We have taken to the French tradition of having an aperitif at the end of the day. This usually includes some nibblies and takes a couple of hours, so we have been dining rather late. But it doesn’t feel late because it doesn’t start getting dark until after 10 o’clock. We decided to have dinner out at the Creperie, which is a restaurant in the pigeonnier across the river from our house. When we draw our bedroom curtains each morning we look across at the pigeonnier and it makes a lovely scene with the reflections off the river. The Creperie specialises in crepes but has lots of other items on the menu as well. They also have a pretty good selection of sweets, many of which feature various liqueurs. And they are generous with their servings. So, after our aperitifs, pre-dinner drinks, a litre of wine and some pretty potent glaces, we were glad we were within walking distance of the restaurant and didn’t have to drive when it came time to leave. We had a lovely meal there, sitting outside on a balmy evening with the light slowly fading and the old town of Puy l’Eveque making an attractive backdrop. Something tells us that you may hear more about the Creperie in future blogs!

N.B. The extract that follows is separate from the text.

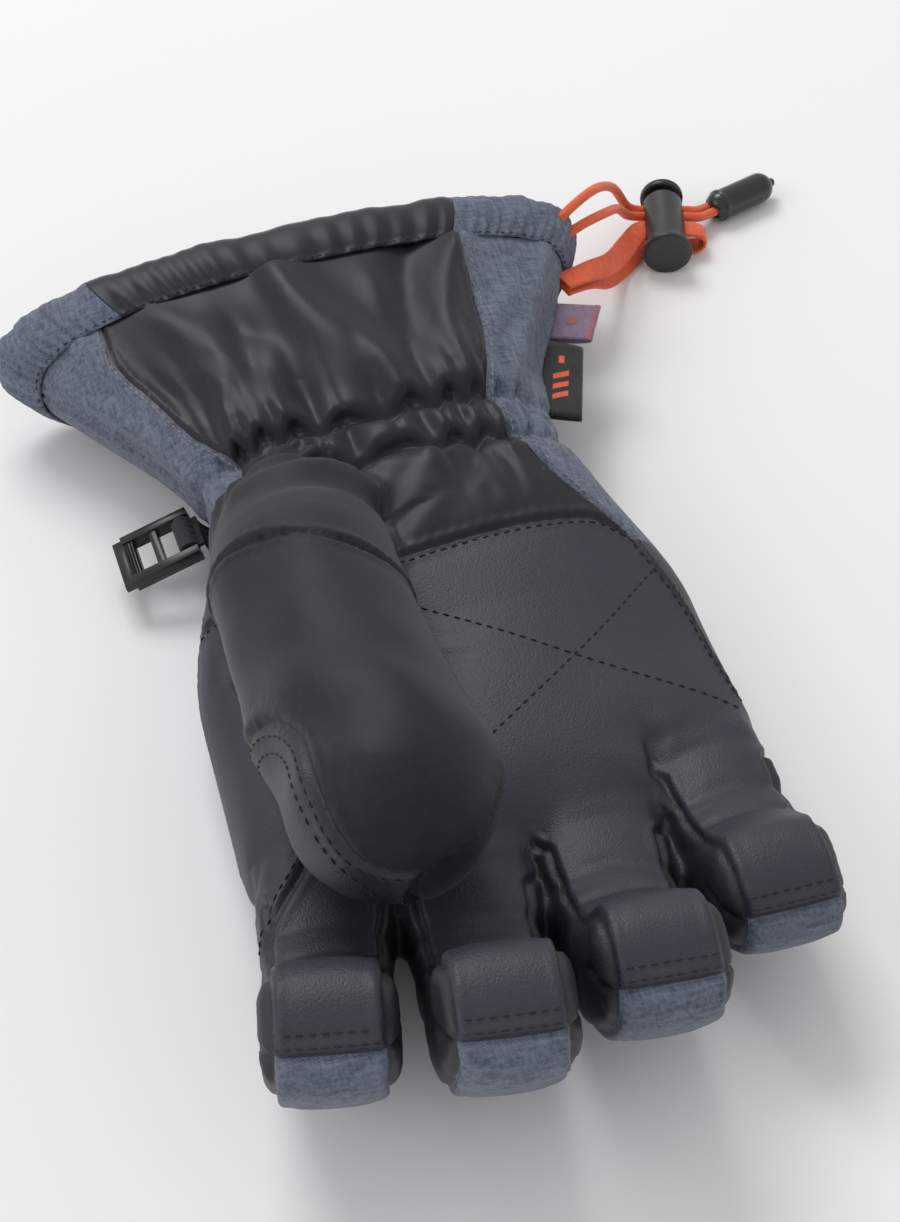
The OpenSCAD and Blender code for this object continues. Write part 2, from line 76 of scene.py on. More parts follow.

At the restaurant, Fran and Phil recognised one of the customers as the winner of the barrel rolling contest from Grezels. As mentioned before, no Frenchman/Frenchwoman is safe from Fran and so she accosted the poor bloke. But he was happy to be recognised and congratulated. It seems that he owns a winery near Duravel, about 5 km away. After discovering that we were Australians and here for some months, he gave us a card that introduced us to his winery and promised a gift if we visited. So, guess what we‘re doing today!